Le fait n’est pas nouveau. Pendant longtemps, je n’assumais pas sa superficialité, dire lors d’un dîner que je travaillais dans la mode me donnait l’impression de me transformer instantanément en l’héroïne de Clueless, mes neurones en guise d’accessoires superflus. Étudier et penser l’histoire de la mode m’a permis de dépasser ces préjugés.
Mais la culpabilité n’a pas cessé, voire elle a empiré.
Comment continuer à aimer une des industries les plus polluantes au monde ? Bien sûr toutes les marques n’ont pas la même empreinte. Mais l’urgence à consommer moins se réconcilie difficilement avec le renouvellement permanent de la mode. À cette angoisse écologique s’associe la prise de conscience féministe. Pour qui je m’habille ? L’envie d’être « féminine » est-elle encore compatible avec un engagement féministe ou est-ce un goût conditionné par le patriarcat dont il faudrait se défaire ?

J’ai traversé cette crise de conscience. Traversé, car j’en suis sortie et cela grâce à un zoologiste allemand ! Et il n’est pas même pas contemporain. Pourtant c’est grâce aux travaux d’Adolf Portmann* que j’ai appris que les animaux avaient besoin d’apparaître. Leur apparence ne répond pas nécessairement à des questions utilitaires comme la survie ou la reproduction. Non, ils ont besoin d’apparaître pour ce qu’ils sont, de manifester leur singularité. Approche révolutionnaire que le philosophe Jacques Dewitt** étudie dans son ouvrage La Manifestation de Soi. Il affirme « la tendance inhérente du vivant à s’autoprésenter ».

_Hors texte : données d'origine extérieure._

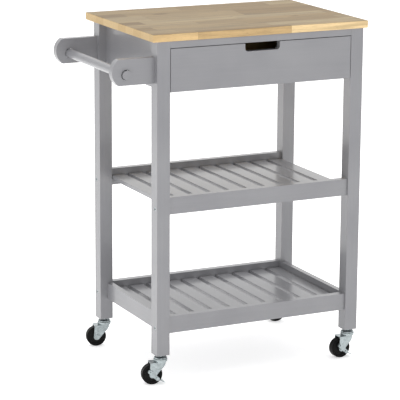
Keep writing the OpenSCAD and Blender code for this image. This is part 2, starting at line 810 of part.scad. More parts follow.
module caster_fork(i) {
    braked = i < 2;
    color(ZINC) at_caster(i) difference() {
        union() {
            intersection() {
                difference() {
                    linear_extrude(cup_z) fork_plan(fork_out);
                    translate([0, 0, -eps]) linear_extrude(crown_z + eps) fork_plan(fork_in);
                    translate([trail, -fork_in, -eps]) cube([fork_end_r + 2, 2 * fork_in, crown_z + eps]);
                }
                translate([0, fork_out, 0]) rotate([90, 0, 0]) linear_extrude(2 * fork_out) fork_side();
            }
            rod_z(0, 0, cup_z - 1, 3, 2 * cup_r - 4);
            rod_z(0, 0, cup_z + 2, cup_top - cup_z - 2, 2 * cup_r);
            if (braked) {
                rod_y(ear[0], fork_in, ear[1], fork_t, 2 * ear_r);
                rod_y(ear[0], fork_out - 1, ear[1], lever_y - fork_out + 0.9, stud_d + 4);
                rod_y(ear[0], fork_out - 1, ear[1], lever_y - fork_out + lever_t + 1.3, stud_d);
                rod_y(ear[0], lever_y + lever_t + 0.2, ear[1], 0.8, stud_d + 2.5);
            }
        }
        rod_z(0, 0, crown_z - 1, cup_top - crown_z + 2, pin_d + 2 * run_gap);
        rod_y(hub[0], -fork_out - 1, hub[1], 2 * fork_out + 2, axle_d + 0.1);
        if (braked) rod_y(ear[0], lever_y, ear[1], lever_t + 2, stud_d - 2);
    }
}

module caster_wheel(i) {
    half = wheel_w / 2;
    r = wheel_d / 2;
    boss = sleeve_d / 2 + 3;
    bore = sleeve_d / 2 + run_gap;
    color(BLACK) at_caster(i) translate([trail, 0, r]) rotate([90, 0, 0]) rotate_extrude($fn = 96) polygon([
        [bore, -half - 1], [boss, -half - 1], [boss, -half + 3], [r - 7, -half + 3], [r - 5, -half],
        [r - 3, -half], [r - 0.8, -half + 2], [r, -half + 5], [r, half - 5], [r - 0.8, half - 2],
        [r - 3, half],
        [r - 5, half], [r - 7, half - 3], [boss, half - 3], [boss, half + 1], [bore, half + 1]
    ]);
}

// Bolt, the sleeve between the fork's sides, and the nut
module caster_axle(i) {
    nut_t = 5;
    color(ZINC) at_caster(i) translate([hub[0], 0, hub[1]]) {
        difference() {
            rod_y(0, -fork_in, 0, 2 * fork_in, sleeve_d);
            rod_y(0, -fork_in - eps, 0, 2 * (fork_in + eps), axle_d + 0.1);
        }
        rod_y(0, -fork_out - nut_t - 2, 0, 2 * fork_out + nut_t + 2 + 0.5, axle_d);
        rod_y(0, fork_out, 0, head_t, 2 * axle_d);
        translate([0, -fork_out, 0]) rotate([90, 0, 0]) difference() {
            cylinder(h = nut_t, d = 11.5, $fn = 6);
            translate([0, 0, -eps]) cylinder(h = nut_t + 2 * eps, d = axle_d + 0.1);
        }
    }
}

// A flat bar in 2D from a to b, with its own half width at each end
module band(a, b, wa, wb) {
    side = [a[1] - b[1], b[0] - a[0]] / norm(b - a);
    polygon([a + side * wa, b + side * wb, b - side * wb, a - side * wa]);
}

// Brake lever: an arm from its stud across the axle, a rounded pad and a pedal across the tread
module brake_lever(i) {
    pad = hub + [-11.2, -9.5];
    pedal_a = hub + [-21.7, -15.4];
    pedal_b = hub + [-29.3, -19.7];
    pad_r = 4.5;
    color(ZINC) at_caster(i) difference() {
        union() {
            translate([0, lever_y + lever_t, 0]) rotate([90, 0, 0]) linear_extrude(lever_t) {
                translate(ear) circle(r = ear_r);
                translate(pad) circle(r = pad_r);
                band(ear, pad, ear_r, pad_r);
                band(pad, pedal_b, 1.3, lever_t / 2);
            }
            translate([0, lever_y + lever_t, 0]) rotate([90, 0, 0])
                linear_extrude(lever_y + lever_t + wheel_w / 2)
                    band(pedal_a, pedal_b, lever_t / 2, lever_t / 2);
            rod_y(pad[0], lever_y, pad[1], lever_t + 1.6, 2 * pad_r);
        }
        rod_y(ear[0], lever_y - 1, ear[1], lever_t + 2, stud_d + 2 * run_gap);
    }
}

// ---- nodes ----

worktop();
leg(-1, true);  // front_left_leg
leg(1, true);  // front_right_leg
leg(-1, false);  // back_left_leg
leg(1, false);  // back_right_leg
side_panel(-1);  // left_side_panel
side_panel(1);  // right_side_panel
back_panel();
front_top_rail();
lower_side_rail(-1);  // left_lower_rail
lower_side_rail(1);  // right_lower_rail
shelf_rail(true, mid_rail_z);  // middle_front_rail
shelf_rail(false, mid_rail_z);  // middle_back_rail
slats(mid_rail_z);  // middle_slats
shelf_rail(true, low_rail_z);  // lower_front_rail
shelf_rail(false, low_rail_z);  // lower_back_rail
slats(low_rail_z);  // lower_slats
bar_bracket(true);  // front_bar_bracket
bar_bracket(false);  // back_bar_bracket
towel_bar();
bar_screws();
rail_bolts();
barrel_nuts();
frame_dowels();
worktop_angles();
frame_screws();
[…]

Cette nécessité de l’apparence concerne tous les êtres vivants, êtres humains compris. Nous avons besoin d’apparaître pour ce que nous sommes, de manifester notre singularité. Et la mode en est le medium. Ces lectures ont été un véritable choc, une révélation dont j’ai pu constater la portée universelle à plusieurs reprises. Penser notre apparence et notre style fait partie de notre essence d’être vivant.
Adieu la culpabilité, bonjour la joie de se connecter à notre nature profonde. C’est une invitation à embrasser cette joie, à prendre le temps de réfléchir à notre style et bien sûr à consommer différemment.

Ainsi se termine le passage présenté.